← Back to context

Comment by torginus

7 days ago

No it's not slow - a single NAND chip in SSDs offers >1GB of bandwidth - inside the chip there are 100+ wafers actually holding the data, but in SSDs only one of them is active when reading/writing.

You could probably make special NAND chips where all of them can be active at the same time, which means you could get 100GB+ bandwidth out of a single chip.

This would be useless for data storage scenarios, but very useful when you have huge amounts of static data you need to read quickly.

The memory bandwidth on an H100 is 3TB/s, for reference. This number is the limiting factor in the size of modern LLMs. 100GB/s isn't even in the realm of viability.

  • That bandwidth is for the whole GPU, which has 6 mermoy chips. But anyways, what I'm proposing isn't for the high-end and training, but for making inference cheap.

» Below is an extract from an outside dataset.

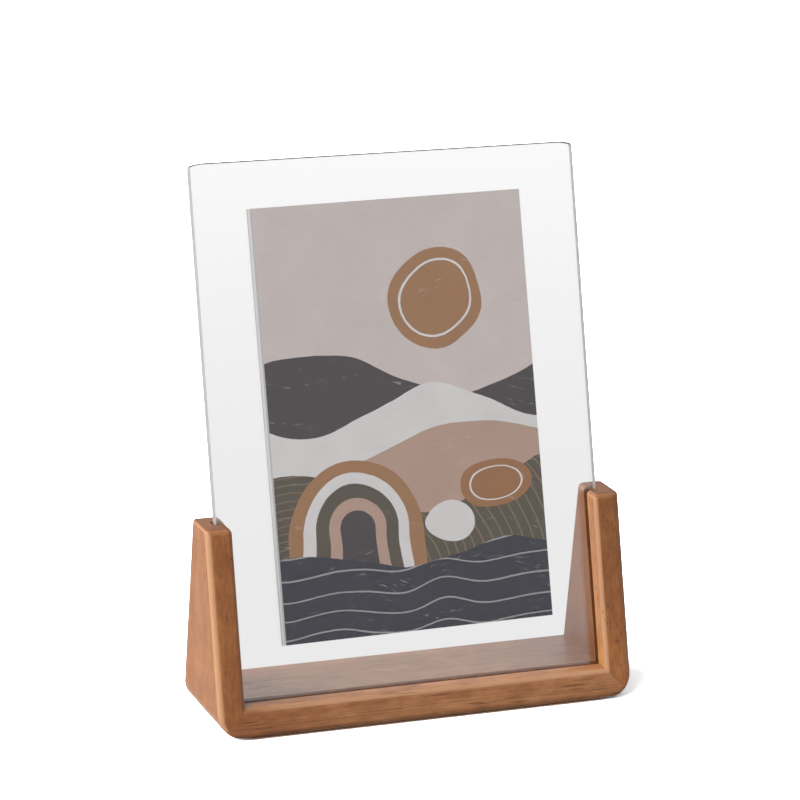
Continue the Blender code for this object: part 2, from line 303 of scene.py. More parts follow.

    And I was somehat conservative with the numbers, a modern budget SSD with a single NAND can do more than 5GB/s read speed.

  • That bandwidth is for the whole GPU, which has 6 chips. But anyways, what I'm proposing isn't for the high-end and training, but for making inference cheap.

    And I was somehat conservative with the numbers, a modern budget SSD with a single NAND can do more than 5GB/s read speed.